The thought startled her. Jim Levitt was not a monster—at least not that she knew of. He was a big, pleasant-looking man, no more than twenty-two at a guess, with dark close-cropped hair, dense as a knit cap, and wide-set brown eyes, kind and intelligent, under straight black brows. His shoulders were overmuscled and his neck thick. Probably he’d played a lot of football in high school and college. Crooked but very white teeth gave his smile character, as did the bump on the bridge of his nose from an old break.

Directors in New York would cast Jim Levitt as the small-town hero who went off to war and never came back, or the big brother who took care of the family when Dad was too drunk to.

Even as Anna made note of these reassuring characteristics, her stomach was clenching and her skin trying to shrink closer to her bones. She was not free of the jar. Men, all men, but powerful men in particular, were a threat to a small female with naught but a baby skunk for protection. The monster was faceless and so could be anyone. Could be everyone. The WHORE cut into her thigh felt as if it bled whenever Jim leaned too close, burned when he touched her.

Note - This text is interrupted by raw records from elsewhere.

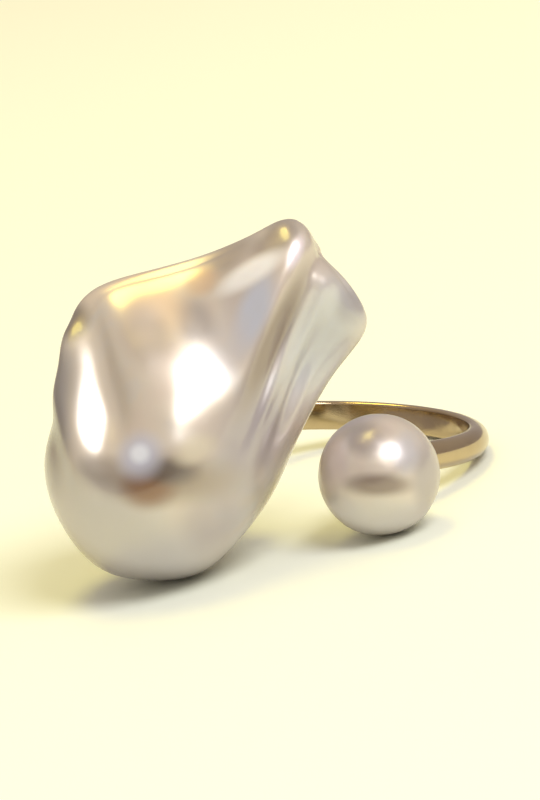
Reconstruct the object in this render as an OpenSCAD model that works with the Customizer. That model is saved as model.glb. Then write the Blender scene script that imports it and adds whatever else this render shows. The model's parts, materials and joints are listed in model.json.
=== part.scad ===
// An open finger ring with a pearl at each end of its band: a large baroque pearl with a folded
// tail on one end, and a small round pearl on the other.
// The pieces are placed in the ring's own frame, with the finger along Z, the middle of the
// band at the origin and the opening towards -Y. The whole ring is then laid on its side, as it
// rests on a table, with the origin on the table under the middle of its box.

/* [Band] */
// Inside diameter of the band, which is the finger hole
finger_d = 18.2; // [17.4:0.1:19]
// Width of the band, along the finger
band_w = 1.9; // [1.7:0.05:2.1]
// Thickness of the band, out from the finger
band_t = 1.3; // [1.2:0.05:1.45]
// Angle across the opening, between the pegs of the two pearls
open_angle = 49; // [46:0.5:52]

/* [Small pearl] */
// Diameter of the round pearl
small_d = 7.7; // [7.3:0.1:8.2]
// Diameter of the cup that it sits in
cup_d = 4.6; // [4:0.1:5]

/* [Large pearl] */
// Size of the large pearl, as a share of the sizes in its tables
large_scale = 1; // [0.96:0.01:1.04]
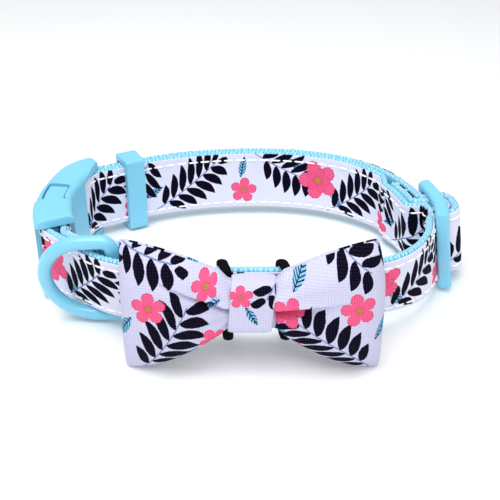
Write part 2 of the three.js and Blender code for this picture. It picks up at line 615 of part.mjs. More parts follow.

As the paramedic palpated her head, seeking any residual damage from the bang to the skull she’d gotten, Anna dug her nails into her palms to keep from screaming. The blood pressure cuff felt like an iron manacle crushing her arm, the thermometer a blade beneath her tongue.

Either Jim sensed her fear, or had seen enough of it in his work to read it on her face. The examination finished, he closed the EMS kit and, moving slowly and deliberately, the way Anna did when she didn’t want to frighten a skittish cat, stepped away and sat in the chair across from the couch. Anna liked him for that; it was easier to draw breath, easier to ignore the acid word on her thigh.